▶ Work instructions: Provide the data again in its entirety, exactly as given.
::::::
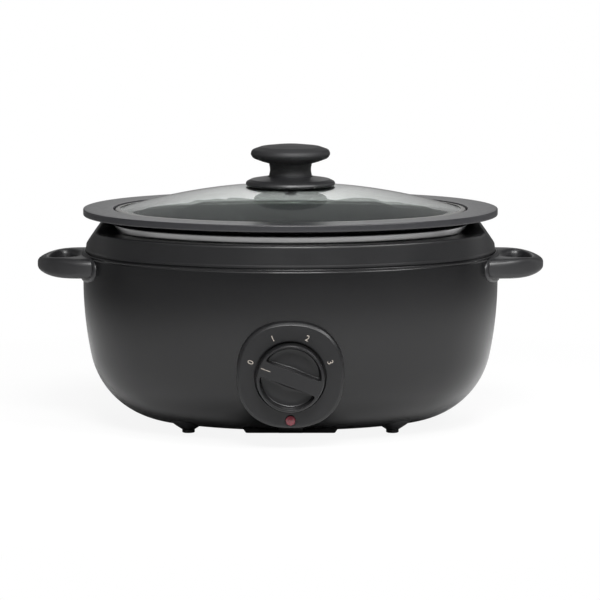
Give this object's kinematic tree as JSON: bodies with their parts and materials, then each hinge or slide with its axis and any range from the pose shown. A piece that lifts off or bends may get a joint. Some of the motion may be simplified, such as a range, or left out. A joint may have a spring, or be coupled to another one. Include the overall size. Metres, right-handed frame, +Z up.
{
  "type": "slow cooker",
  "caption": "Oval slow cooker: black shell on short feet, lift-out coated pot with a wide flange, domed glass lid with a mushroom knob, side handles and a front dial.",
  "frame": {"origin": "middle of the plan box, on the surface that the cooker stands on", "axes": "+X to the right of the cooker as the user faces it, -Y out of the dial's face towards the user, +Z up"},
  "size_m": [0.4344, 0.295, 0.2419],
  "materials": {
    "shell_enamel": "matt",
    "collar_plastic": "matt",
    "liner_aluminium": "satin",
    "heater_sleeve": "woven",
    "glass_wool": "fibrous",
    "galvanised_steel": "satin",
    "zinc_screws": "satin",
    "inner_plastic": "matt",
    "white_ceramic": "matt",
    "foot_plastic": "matt",
    "foot_rubber": "matt",
    "panel_plastic": "satin",
    "red_lens": "gloss",
    "lamp_glass": "gloss",
    "handle_plastic": "satin",
    "dial_plastic": "satin",
    "mark_ink": "satin",
    "nonstick_aluminium": "satin",
    "lid_glass": "gloss",
    "polished_steel": "polished"
  },
  "bodies": {
    "base": {"outer_shell": "shell_enamel", "top_collar": "collar_plastic", "collar_screws": "zinc_screws", "heating_liner": "liner_aluminium", "band_heater": "heater_sleeve", "heater_clamp": "zinc_screws", "clamp_screw": "zinc_screws", "insulation": "glass_wool", "heat_shield": "galvanised_steel", "thermostat": "inner_plastic", "thermal_fuse": "white_ceramic", "fuse_clip": "zinc_screws", "tie_stud": "zinc_screws", "stud_spacer": "zinc_screws", "stud_washer": "zinc_screws", "stud_nuts": "zinc_screws", "base_plate": "galvanised_steel", "base_screws": "zinc_screws", "base_feet": "foot_plastic", "foot_screws": "zinc_screws", "rubber_feet": "foot_rubber", "control_housing": "panel_plastic", "housing_screws": "zinc_screws", "rotary_switch": "inner_plastic", "switch_nut": "zinc_screws", "indicator_lens": "red_lens", "neon_lamp": "lamp_glass", "side_handle_left": "handle_plastic", "side_handle_right": "handle_plastic", "handle_screws": "zinc_screws", "cord_gland": "foot_rubber", "gland_nut": "inner_plastic", "terminal_block": "white_ceramic"},
    "dial": {"control_knob": "dial_plastic", "knob_mark": "mark_ink", "switch_shaft": "zinc_screws"},
    "pot": {"cooking_pot": "nonstick_aluminium"},
    "lid": {"lid_glass": "lid_glass", "lid_rim": "polished_steel", "lid_knob": "handle_plastic", "lid_knob_skirt": "handle_plastic", "lid_screw": "zinc_screws", "lid_washer": "zinc_screws"}
  },
  "joints": [
    {"name": "pot_lift", "type": "slide", "parent": "base", "child": "pot", "axis": [0, 0, 1], "range_m": [0, 0.14]},
    {"name": "lid_lift", "type": "slide", "parent": "pot", "child": "lid", "axis": [0, 0, 1], "range_m": [0, 0.08]},
    {"name": "dial_turn", "type": "hinge", "parent": "base", "child": "dial", "pos_m": [0, -0.1475, 0.0617], "axis": [0, 1, 0], "range_deg": [0, 139]}
  ]
}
::::::
▶ Expected output:
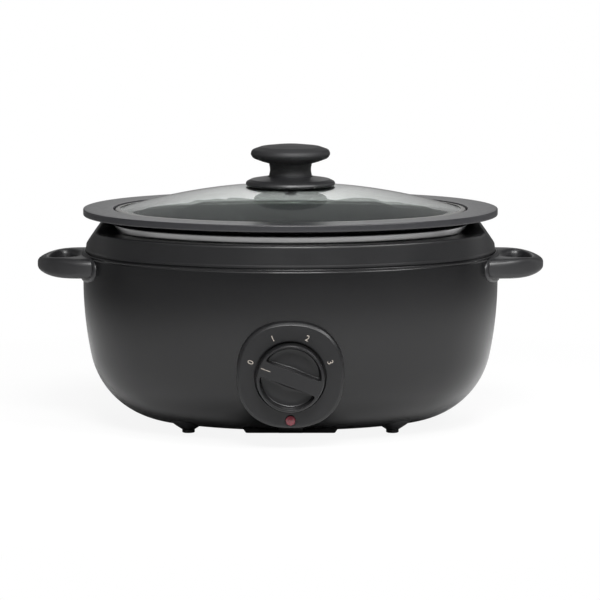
Give this object's kinematic tree as JSON: bodies with their parts and materials, then each hinge or slide with its axis and any range from the pose shown. A piece that lifts off or bends may get a joint. Some of the motion may be simplified, such as a range, or left out. A joint may have a spring, or be coupled to another one. Include the overall size. Metres, right-handed frame, +Z up.
{
  "type": "slow cooker",
  "caption": "Oval slow cooker: black shell on short feet, lift-out coated pot with a wide flange, domed glass lid with a mushroom knob, side handles and a front dial.",
  "frame": {"origin": "middle of the plan box, on the surface that the cooker stands on", "axes": "+X to the right of the cooker as the user faces it, -Y out of the dial's face towards the user, +Z up"},
  "size_m": [0.4344, 0.295, 0.2419],
  "materials": {
    "shell_enamel": "matt",
    "collar_plastic": "matt",
    "liner_aluminium": "satin",
    "heater_sleeve": "woven",
    "glass_wool": "fibrous",
    "galvanised_steel": "satin",
    "zinc_screws": "satin",
    "inner_plastic": "matt",
    "white_ceramic": "matt",
    "foot_plastic": "matt",
    "foot_rubber": "matt",
    "panel_plastic": "satin",
    "red_lens": "gloss",
    "lamp_glass": "gloss",
    "handle_plastic": "satin",
    "dial_plastic": "satin",
    "mark_ink": "satin",
    "nonstick_aluminium": "satin",
    "lid_glass": "gloss",
    "polished_steel": "polished"
  },
  "bodies": {
    "base": {"outer_shell": "shell_enamel", "top_collar": "collar_plastic", "collar_screws": "zinc_screws", "heating_liner": "liner_aluminium", "band_heater": "heater_sleeve", "heater_clamp": "zinc_screws", "clamp_screw": "zinc_screws", "insulation": "glass_wool", "heat_shield": "galvanised_steel", "thermostat": "inner_plastic", "thermal_fuse": "white_ceramic", "fuse_clip": "zinc_screws", "tie_stud": "zinc_screws", "stud_spacer": "zinc_screws", "stud_washer": "zinc_screws", "stud_nuts": "zinc_screws", "base_plate": "galvanised_steel", "base_screws": "zinc_screws", "base_feet": "foot_plastic", "foot_screws": "zinc_screws", "rubber_feet": "foot_rubber", "control_housing": "panel_plastic", "housing_screws": "zinc_screws", "rotary_switch": "inner_plastic", "switch_nut": "zinc_screws", "indicator_lens": "red_lens", "neon_lamp": "lamp_glass", "side_handle_left": "handle_plastic", "side_handle_right": "handle_plastic", "handle_screws": "zinc_screws", "cord_gland": "foot_rubber", "gland_nut": "inner_plastic", "terminal_block": "white_ceramic"},
    "dial": {"control_knob": "dial_plastic", "knob_mark": "mark_ink", "switch_shaft": "zinc_screws"},
    "pot": {"cooking_pot": "nonstick_aluminium"},
    "lid": {"lid_glass": "lid_glass", "lid_rim": "polished_steel", "lid_knob": "handle_plastic", "lid_knob_skirt": "handle_plastic", "lid_screw": "zinc_screws", "lid_washer": "zinc_screws"}
  },
  "joints": [
    {"name": "pot_lift", "type": "slide", "parent": "base", "child": "pot", "axis": [0, 0, 1], "range_m": [0, 0.14]},
    {"name": "lid_lift", "type": "slide", "parent": "pot", "child": "lid", "axis": [0, 0, 1], "range_m": [0, 0.08]},
    {"name": "dial_turn", "type": "hinge", "parent": "base", "child": "dial", "pos_m": [0, -0.1475, 0.0617], "axis": [0, 1, 0], "range_deg": [0, 139]}
  ]
}